==== PROVIDED DATA

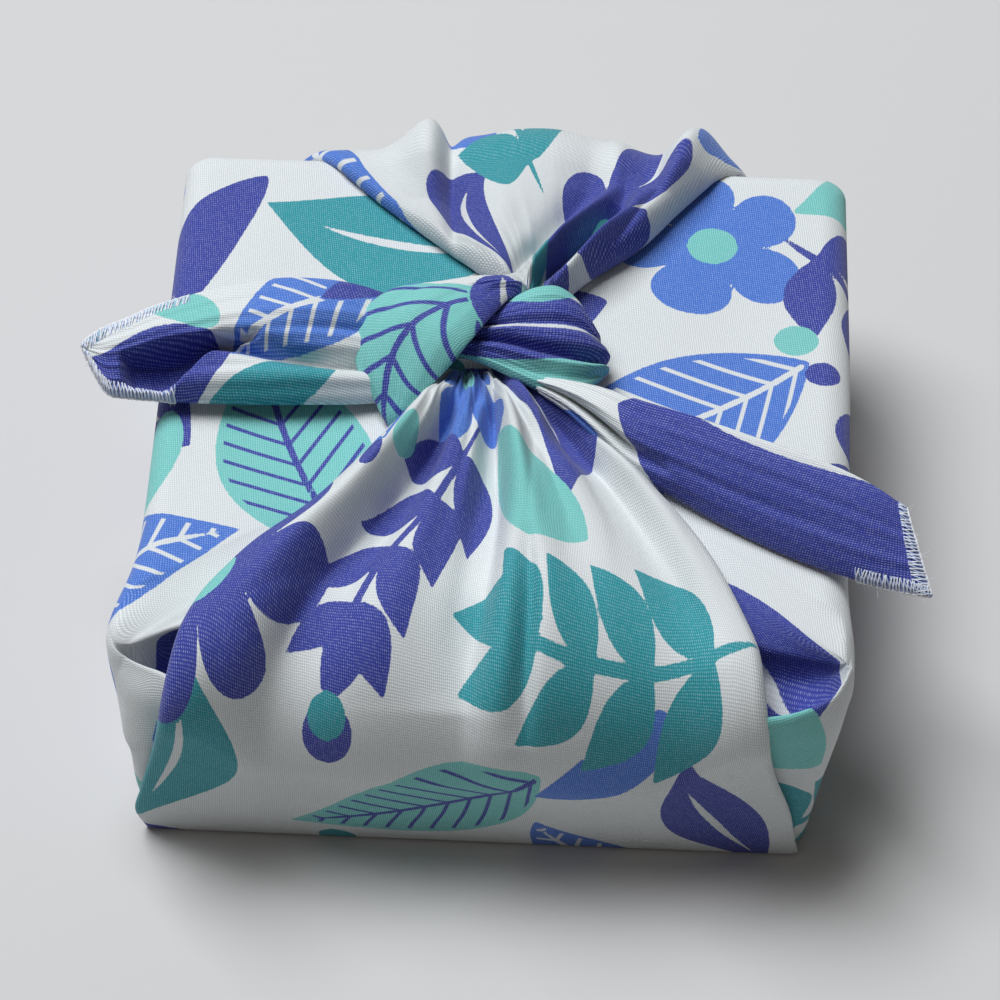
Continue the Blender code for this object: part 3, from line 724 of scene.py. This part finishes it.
fabric = {
    "columns": 210, "rollColumns": 12, "underColumns": 7, "under": 8.0, "roll": 1.5, "rollMore": 1.6,
    # fine gathers by the knot: waves, size, start, how far they reach
    "gathers": [(11, 0.55, 0.4, 26), (17, 0.40, 2.1, 20), (27, 0.25, 4.0, 15), (41, 0.14, 1.0, 12)],
    "gatherDrift": 0.03, "driftLength": 9, "calm": 0.35, "calmWave": (9.0, 1.3, 31), "calmCross": (17.0, 0.6),
    "calmFrom": (30, 60), "shoulder": 0.42, "shoulderReach": 2.2,
    "easeAcross": (5.0, 14.0), "easeAlong": (8.0, 24.0), "lowest": 0.55, "footThin": 0.6,
    "footFade": (112.0, 137.0), "brinkRoll": 0.7, "brink": (60, 80, 120), "towardsEdges": 0.45,
    "rollLength": 0.9, "bendWithin": (5.0, 26.0), "firstHalf": 10, "firstShare": 0.5,
    "furrowPower": 1.55, "crestPower": 2.0, "nearPower": 1.5,
}


# over the top and down the front (side -1) or the back (side 1); the last row ends just off the floor
def overBox(side, distance, lift, bend):
    flat = wrap["topHalf"] - bend
    turn = np.clip((distance - flat) / bend, 0.0, pi / 2)
    wall = (wrap["height"] - bend - wrap["footGap"]) / (distance[-1:] - flat[-1:] - bend[-1:] * pi / 2)
    down = np.maximum(distance - flat - bend * pi / 2, 0.0) * wall
    lean = (wrap["topHalf"] - wrap["footHalf"]) / (wrap["height"] - bend)
    y = np.minimum(distance, flat) + (bend + lift) * np.sin(turn) - lean * down
    z = wrap["height"] - bend + (bend + lift) * np.cos(turn) - down
    return side * y, z


def pleatLift(pleats, x, distance):
    lift = np.zeros_like(x)
    for name, lean, reach, *columns in pleats:
        held = np.clip(distance[:, 0], reach[0], reach[-1])
        crest, height, spread = readTable(list(zip(reach, *columns)), held).T[:, :, None]
        spread = np.where(x < crest, spread * lean, spread / lean)
        fade = 1 - smoothStep(distance, reach[-1], reach[-1] + wrap["pleatFade"])
        power = np.where(height < 0, fabric["furrowPower"], fabric["crestPower"])
        lift += height * fade * np.exp(-np.abs((x - crest) / spread) ** power)
    return lift


def faceLift(panel, x, distance, left, right, climb, near, footFade):
    share = (x - left) / (right - left)
    first = panel["first"]
    fold = pleatLift(panel["pleats"], x, distance)
    least = fabric["firstShare"]
    fold = fold * (least + (1 - least) * smoothStep(distance, first, first + fabric["firstHalf"]))
    past = np.maximum(distance - first, 0.0)
    fine = 0.0
    for waves, size, start, reach in fabric["gathers"]:
        swing = fabric["gatherDrift"] * waves * np.sin(past / fabric["driftLength"])
        ripple = np.sin(2 * pi * waves * share + start + swing)
        fine = fine + panel["fine"] * size * np.exp(-past / reach) * ripple
    wide, start, lean = fabric["calmWave"]
    long, later = fabric["calmCross"]
    calm = fabric["calm"] * np.sin(x / wide + start + distance / lean) * np.sin(distance / long + later)
    calm = calm * smoothStep(distance, *fabric["calmFrom"]) * (1 - footFade)
    ease = panel["rightEase"] * smoothStep(x, *fabric["easeAcross"])
    ease = 1 - ease * (1 - smoothStep(distance, *fabric["easeAlong"]))
    toEdge, reach = np.minimum(x - left, right - x), fabric["shoulderReach"]
    shoulder = 1 - fabric["shoulder"] * np.exp(-np.maximum(toEdge, 0) / (reach + reach * near))
    raised, lowest = climb * ease + fold + fine + calm, -wrap["foldHeight"] * fabric["lowest"]
    # a furrow comes to rest softly on the layer below
    held = (raised + lowest + np.hypot(raised - lowest, wrap["softStop"])) / 2
    return wrap["foldHeight"] * (1 - fabric["footThin"] * footFade) + shoulder * held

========

# PROMPT
Reproduce every line above without error.

# THE COMPLETED TASK
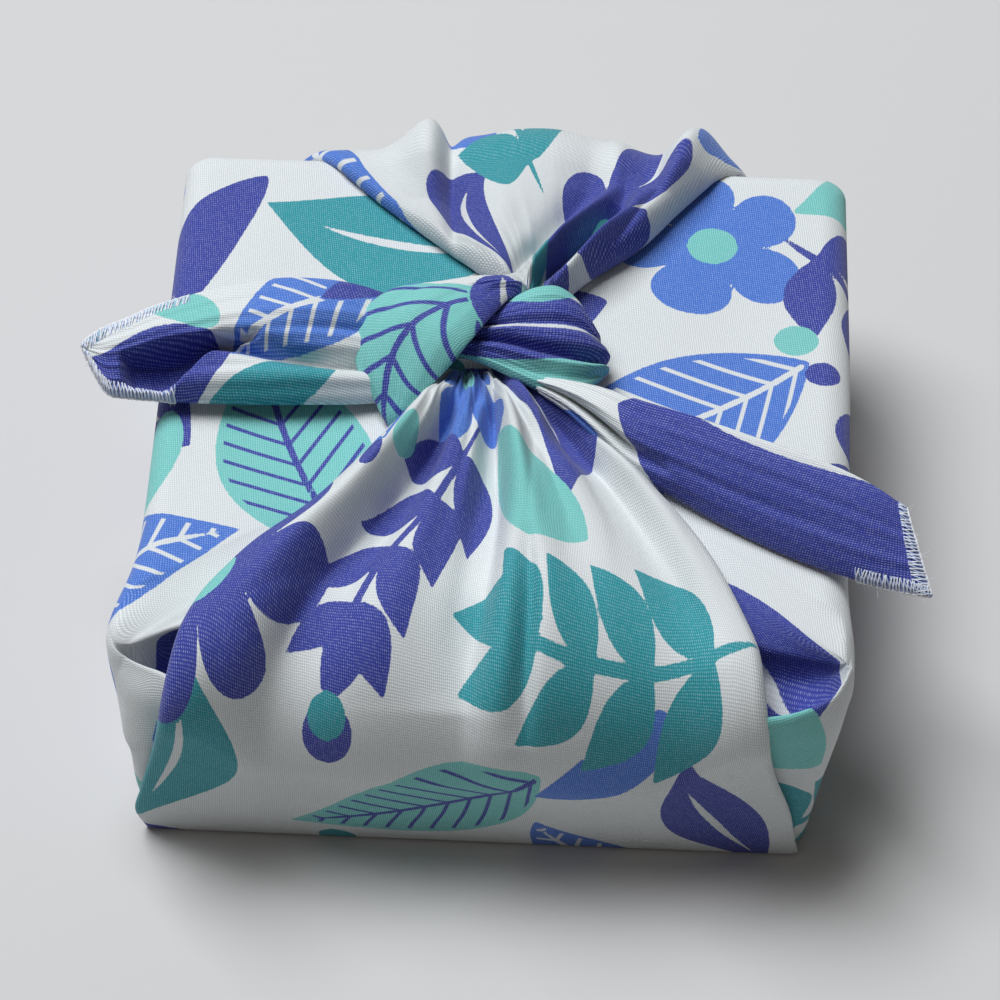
Continue the Blender code for this object: part 3, from line 724 of scene.py. This part finishes it.
fabric = {
    "columns": 210, "rollColumns": 12, "underColumns": 7, "under": 8.0, "roll": 1.5, "rollMore": 1.6,
    # fine gathers by the knot: waves, size, start, how far they reach
    "gathers": [(11, 0.55, 0.4, 26), (17, 0.40, 2.1, 20), (27, 0.25, 4.0, 15), (41, 0.14, 1.0, 12)],
    "gatherDrift": 0.03, "driftLength": 9, "calm": 0.35, "calmWave": (9.0, 1.3, 31), "calmCross": (17.0, 0.6),
    "calmFrom": (30, 60), "shoulder": 0.42, "shoulderReach": 2.2,
    "easeAcross": (5.0, 14.0), "easeAlong": (8.0, 24.0), "lowest": 0.55, "footThin": 0.6,
    "footFade": (112.0, 137.0), "brinkRoll": 0.7, "brink": (60, 80, 120), "towardsEdges": 0.45,
    "rollLength": 0.9, "bendWithin": (5.0, 26.0), "firstHalf": 10, "firstShare": 0.5,
    "furrowPower": 1.55, "crestPower": 2.0, "nearPower": 1.5,
}


# over the top and down the front (side -1) or the back (side 1); the last row ends just off the floor
def overBox(side, distance, lift, bend):
    flat = wrap["topHalf"] - bend
    turn = np.clip((distance - flat) / bend, 0.0, pi / 2)
    wall = (wrap["height"] - bend - wrap["footGap"]) / (distance[-1:] - flat[-1:] - bend[-1:] * pi / 2)
    down = np.maximum(distance - flat - bend * pi / 2, 0.0) * wall
    lean = (wrap["topHalf"] - wrap["footHalf"]) / (wrap["height"] - bend)
    y = np.minimum(distance, flat) + (bend + lift) * np.sin(turn) - lean * down
    z = wrap["height"] - bend + (bend + lift) * np.cos(turn) - down
    return side * y, z


def pleatLift(pleats, x, distance):
    lift = np.zeros_like(x)
    for name, lean, reach, *columns in pleats:
        held = np.clip(distance[:, 0], reach[0], reach[-1])
        crest, height, spread = readTable(list(zip(reach, *columns)), held).T[:, :, None]
        spread = np.where(x < crest, spread * lean, spread / lean)
        fade = 1 - smoothStep(distance, reach[-1], reach[-1] + wrap["pleatFade"])
        power = np.where(height < 0, fabric["furrowPower"], fabric["crestPower"])
        lift += height * fade * np.exp(-np.abs((x - crest) / spread) ** power)
    return lift


def faceLift(panel, x, distance, left, right, climb, near, footFade):
    share = (x - left) / (right - left)
    first = panel["first"]
    fold = pleatLift(panel["pleats"], x, distance)
    least = fabric["firstShare"]
    fold = fold * (least + (1 - least) * smoothStep(distance, first, first + fabric["firstHalf"]))
    past = np.maximum(distance - first, 0.0)
    fine = 0.0
    for waves, size, start, reach in fabric["gathers"]:
        swing = fabric["gatherDrift"] * waves * np.sin(past / fabric["driftLength"])
        ripple = np.sin(2 * pi * waves * share + start + swing)
        fine = fine + panel["fine"] * size * np.exp(-past / reach) * ripple
    wide, start, lean = fabric["calmWave"]
    long, later = fabric["calmCross"]
    calm = fabric["calm"] * np.sin(x / wide + start + distance / lean) * np.sin(distance / long + later)
    calm = calm * smoothStep(distance, *fabric["calmFrom"]) * (1 - footFade)
    ease = panel["rightEase"] * smoothStep(x, *fabric["easeAcross"])
    ease = 1 - ease * (1 - smoothStep(distance, *fabric["easeAlong"]))
    toEdge, reach = np.minimum(x - left, right - x), fabric["shoulderReach"]
    shoulder = 1 - fabric["shoulder"] * np.exp(-np.maximum(toEdge, 0) / (reach + reach * near))
    raised, lowest = climb * ease + fold + fine + calm, -wrap["foldHeight"] * fabric["lowest"]
    # a furrow comes to rest softly on the layer below
    held = (raised + lowest + np.hypot(raised - lowest, wrap["softStop"])) / 2
    return wrap["foldHeight"] * (1 - fabric["footThin"] * footFade) + shoulder * held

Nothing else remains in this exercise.